A slogan on a tee has to be worth reading twice. It has to survive context. It has to say the same thing at a market as it does at a gig, on public transport, or standing in a queue. Most slogans don't. They're either so vague they say nothing ("be yourself", "stay positive") or so specific they become irrelevant outside one narrow situation.

At Blazed Wear, the standard we hold slogans to is simple: it has to mean exactly what it says. No hedging. No softening. No plausible deniability built in to make it palatable to the widest possible audience.

why vague slogans fail

Vague slogans exist because brands are afraid of taking a position. If the words can mean anything, they can't offend anyone. The logic makes commercial sense in the short term and fails completely in the long term.

Clothing with no position attracts no loyalty. People don't form attachments to things that don't say anything. The counterculture clothing that has lasted — the pieces from the early reggae movement, the rave era, the 90s skate scene — lasted because it meant something specific. It was worn by people who identified with that specific thing.

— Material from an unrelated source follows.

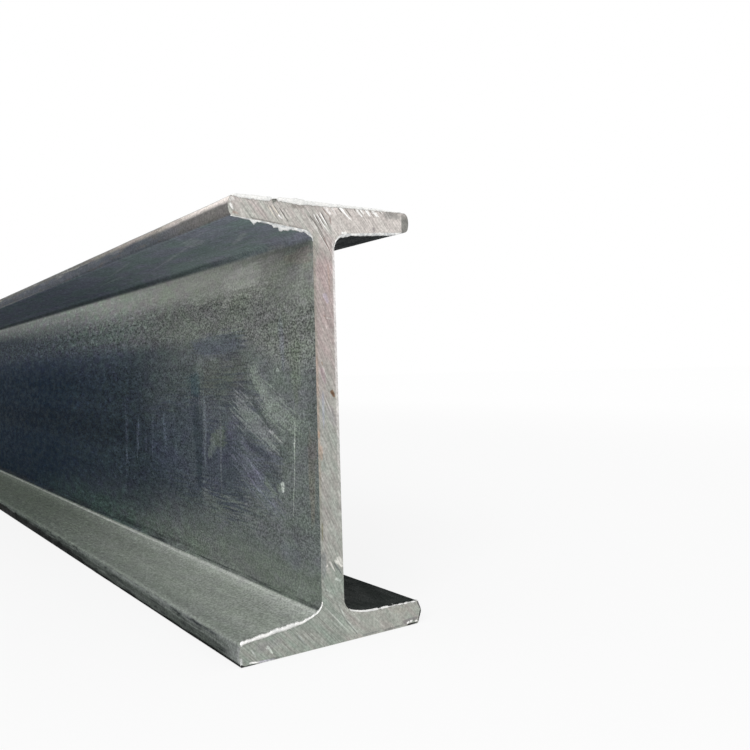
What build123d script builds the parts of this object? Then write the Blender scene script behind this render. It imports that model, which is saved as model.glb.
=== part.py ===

Specificity is what creates community. Vagueness creates inventory.

how we write slogans

The process starts with a position, not a phrase. What do we actually believe? What is the clothing for? Who is it for?

From there, the question is: what's the most direct way to say that? Not the most poetic, not the most clever, not the most inoffensive — the most direct.

That often means shorter. A slogan that takes three seconds to read has already lost. The best slogans land in one. The meaning should arrive before the reading is finished.

It also means specific over universal. "Clothing that doesn't say anything is just fabric" is specific. It excludes things. It takes a position that some people will disagree with. That disagreement is the point — it confirms that the people who agree really agree.

what makes it through

A slogan makes it onto a Blazed Wear piece when it passes this test: would someone wear this without needing to explain it?

If the answer is yes — if the words carry enough clarity and confidence on their own — it's worth considering. If it needs a footnote, or if it reads differently in different contexts, or if it sounds like it belongs on a motivational poster rather than a piece of clothing, it doesn't make it through.

The words on our clothing are the same as our position on everything else: direct, specific, and exactly what they appear to be.